How organic content actually works for ecommerce

Organic content (SEO guides, buyer paths, interactive tools, topic clusters) works differently. You invest upfront, then reap returns that compound over time.

The strengths of organic content

The challenges with organic content

Side-by-side comparison

Factor Paid Ads Organic Content
Time to results Immediate (same day) 3-6 months to gain traction
Cost model Pay per click / impression Upfront investment, then free
Traffic when you stop Drops to zero Continues indefinitely
Scaling behavior Linear (2x spend = ~2x traffic) Compounds (each page lifts others)
Cost trend over time Rising 20-40% per year Cost per visit decreases over time
AI search visibility Not cited by AI Cited as authoritative source
Brand building Minimal (brand awareness ads aside) Strong (expertise and trust)
Product testing Excellent for quick validation Too slow for testing
Competitive moat None (anyone can outbid you) Strong (hard to replicate quickly)
Platform risk High (algorithm/policy changes) Moderate (algorithm updates)

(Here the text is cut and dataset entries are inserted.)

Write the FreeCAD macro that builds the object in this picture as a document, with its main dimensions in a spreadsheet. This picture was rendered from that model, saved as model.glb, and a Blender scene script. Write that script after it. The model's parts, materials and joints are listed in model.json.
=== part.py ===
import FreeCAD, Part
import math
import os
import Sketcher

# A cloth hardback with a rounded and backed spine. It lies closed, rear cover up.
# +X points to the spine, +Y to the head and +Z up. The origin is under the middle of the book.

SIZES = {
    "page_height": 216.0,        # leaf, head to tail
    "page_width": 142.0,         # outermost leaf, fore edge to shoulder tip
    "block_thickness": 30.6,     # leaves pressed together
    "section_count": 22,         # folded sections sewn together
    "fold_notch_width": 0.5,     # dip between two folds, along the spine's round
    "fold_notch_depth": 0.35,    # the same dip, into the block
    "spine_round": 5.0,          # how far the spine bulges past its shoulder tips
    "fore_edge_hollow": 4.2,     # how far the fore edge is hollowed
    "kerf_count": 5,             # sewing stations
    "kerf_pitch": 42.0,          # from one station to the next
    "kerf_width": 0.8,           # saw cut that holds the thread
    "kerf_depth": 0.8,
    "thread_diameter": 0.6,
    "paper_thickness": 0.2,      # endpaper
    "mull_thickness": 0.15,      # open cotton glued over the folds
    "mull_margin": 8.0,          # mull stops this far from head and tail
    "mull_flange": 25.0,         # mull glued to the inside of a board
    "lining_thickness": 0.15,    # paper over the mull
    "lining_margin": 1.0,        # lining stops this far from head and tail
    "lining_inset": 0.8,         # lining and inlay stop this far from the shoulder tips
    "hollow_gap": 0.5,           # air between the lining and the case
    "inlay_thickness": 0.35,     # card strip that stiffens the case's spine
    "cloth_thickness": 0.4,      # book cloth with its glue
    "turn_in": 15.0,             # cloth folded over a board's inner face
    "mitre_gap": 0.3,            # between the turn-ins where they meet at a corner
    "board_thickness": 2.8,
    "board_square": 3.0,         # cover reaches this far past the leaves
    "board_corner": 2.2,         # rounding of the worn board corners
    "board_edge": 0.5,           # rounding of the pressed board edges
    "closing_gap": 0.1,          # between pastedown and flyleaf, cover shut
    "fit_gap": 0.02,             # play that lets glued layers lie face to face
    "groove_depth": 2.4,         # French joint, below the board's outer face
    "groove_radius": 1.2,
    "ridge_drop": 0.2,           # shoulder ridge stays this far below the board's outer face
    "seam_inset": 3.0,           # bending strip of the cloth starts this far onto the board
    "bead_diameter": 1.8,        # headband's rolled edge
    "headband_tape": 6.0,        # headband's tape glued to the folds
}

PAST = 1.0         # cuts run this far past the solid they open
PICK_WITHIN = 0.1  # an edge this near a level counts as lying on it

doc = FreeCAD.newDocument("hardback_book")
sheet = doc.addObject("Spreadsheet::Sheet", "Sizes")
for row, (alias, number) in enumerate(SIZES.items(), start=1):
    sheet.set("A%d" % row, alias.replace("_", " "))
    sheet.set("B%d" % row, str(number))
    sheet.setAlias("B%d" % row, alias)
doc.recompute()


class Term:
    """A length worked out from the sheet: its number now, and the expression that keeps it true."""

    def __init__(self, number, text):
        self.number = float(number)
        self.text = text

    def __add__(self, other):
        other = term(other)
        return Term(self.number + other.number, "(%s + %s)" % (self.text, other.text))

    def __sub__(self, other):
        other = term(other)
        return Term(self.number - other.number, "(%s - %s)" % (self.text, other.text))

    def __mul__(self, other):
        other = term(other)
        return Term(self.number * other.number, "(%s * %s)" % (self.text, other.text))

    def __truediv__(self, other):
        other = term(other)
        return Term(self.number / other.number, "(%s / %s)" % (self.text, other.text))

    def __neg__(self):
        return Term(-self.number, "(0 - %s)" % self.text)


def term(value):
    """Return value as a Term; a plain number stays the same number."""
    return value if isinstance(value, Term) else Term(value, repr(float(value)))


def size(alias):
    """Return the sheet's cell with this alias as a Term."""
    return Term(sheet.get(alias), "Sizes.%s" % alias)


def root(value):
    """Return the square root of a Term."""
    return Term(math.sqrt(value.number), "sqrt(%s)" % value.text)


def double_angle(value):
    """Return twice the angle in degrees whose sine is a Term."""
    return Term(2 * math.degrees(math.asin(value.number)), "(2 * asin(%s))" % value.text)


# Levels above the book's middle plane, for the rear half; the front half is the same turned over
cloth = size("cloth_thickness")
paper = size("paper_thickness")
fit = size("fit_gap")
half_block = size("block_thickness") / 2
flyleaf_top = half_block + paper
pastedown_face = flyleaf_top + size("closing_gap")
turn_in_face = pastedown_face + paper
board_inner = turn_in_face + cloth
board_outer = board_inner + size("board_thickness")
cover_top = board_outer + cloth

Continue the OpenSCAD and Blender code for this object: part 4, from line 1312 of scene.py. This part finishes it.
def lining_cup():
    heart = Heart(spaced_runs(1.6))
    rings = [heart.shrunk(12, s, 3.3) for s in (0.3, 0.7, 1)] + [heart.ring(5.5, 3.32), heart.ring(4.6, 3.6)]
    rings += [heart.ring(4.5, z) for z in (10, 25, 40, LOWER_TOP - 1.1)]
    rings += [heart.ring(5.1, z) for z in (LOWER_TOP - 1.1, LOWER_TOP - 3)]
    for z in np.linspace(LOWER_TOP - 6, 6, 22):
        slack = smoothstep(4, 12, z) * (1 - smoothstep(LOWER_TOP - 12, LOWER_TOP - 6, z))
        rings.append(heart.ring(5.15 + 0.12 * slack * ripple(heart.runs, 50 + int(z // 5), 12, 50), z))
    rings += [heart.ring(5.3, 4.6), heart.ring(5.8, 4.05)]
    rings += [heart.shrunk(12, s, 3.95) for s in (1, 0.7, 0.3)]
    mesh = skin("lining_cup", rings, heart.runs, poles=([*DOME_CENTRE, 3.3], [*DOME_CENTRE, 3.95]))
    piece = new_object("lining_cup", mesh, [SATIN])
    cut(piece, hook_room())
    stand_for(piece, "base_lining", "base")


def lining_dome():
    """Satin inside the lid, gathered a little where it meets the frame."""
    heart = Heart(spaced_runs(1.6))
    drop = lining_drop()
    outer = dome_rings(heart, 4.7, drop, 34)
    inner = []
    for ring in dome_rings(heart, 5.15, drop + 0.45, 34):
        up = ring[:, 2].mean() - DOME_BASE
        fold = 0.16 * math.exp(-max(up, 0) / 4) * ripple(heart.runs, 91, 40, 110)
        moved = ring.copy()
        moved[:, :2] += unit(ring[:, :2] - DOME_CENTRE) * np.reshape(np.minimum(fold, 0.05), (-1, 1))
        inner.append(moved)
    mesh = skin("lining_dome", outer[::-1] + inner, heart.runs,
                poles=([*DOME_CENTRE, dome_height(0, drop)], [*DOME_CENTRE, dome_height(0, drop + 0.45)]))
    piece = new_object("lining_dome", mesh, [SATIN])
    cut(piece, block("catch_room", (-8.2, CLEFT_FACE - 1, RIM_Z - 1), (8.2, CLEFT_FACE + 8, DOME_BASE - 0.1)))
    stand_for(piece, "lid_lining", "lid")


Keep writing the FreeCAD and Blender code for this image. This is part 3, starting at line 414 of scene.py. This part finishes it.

The real numbers: what each costs over 12 months

Let's make this concrete. Consider a mid-size ecommerce store spending $3,000/month on ads:

Paid ads over 12 months

Every month, you start from scratch. If ad costs rise 30% next year (which is realistic), that same $3,000 buys fewer clicks. By year 3, you might be paying $5,000/month for the same traffic you got for $3,000 in year 1.

Organic content over 12 months

The crossover point

Here's where it gets interesting. There's a point — usually between month 8 and month 14 — where your organic traffic value exceeds your ad spend. This is the crossover point.

Before the crossover, ads deliver more traffic per dollar. After the crossover, organic delivers more — and the gap widens every month because organic compounds while ad costs stay linear (or increase).

The stores that win long-term are the ones that push through the slow early months to reach the crossover. The stores that stay stuck on ads forever are the ones paying more every year for the same (or declining) results.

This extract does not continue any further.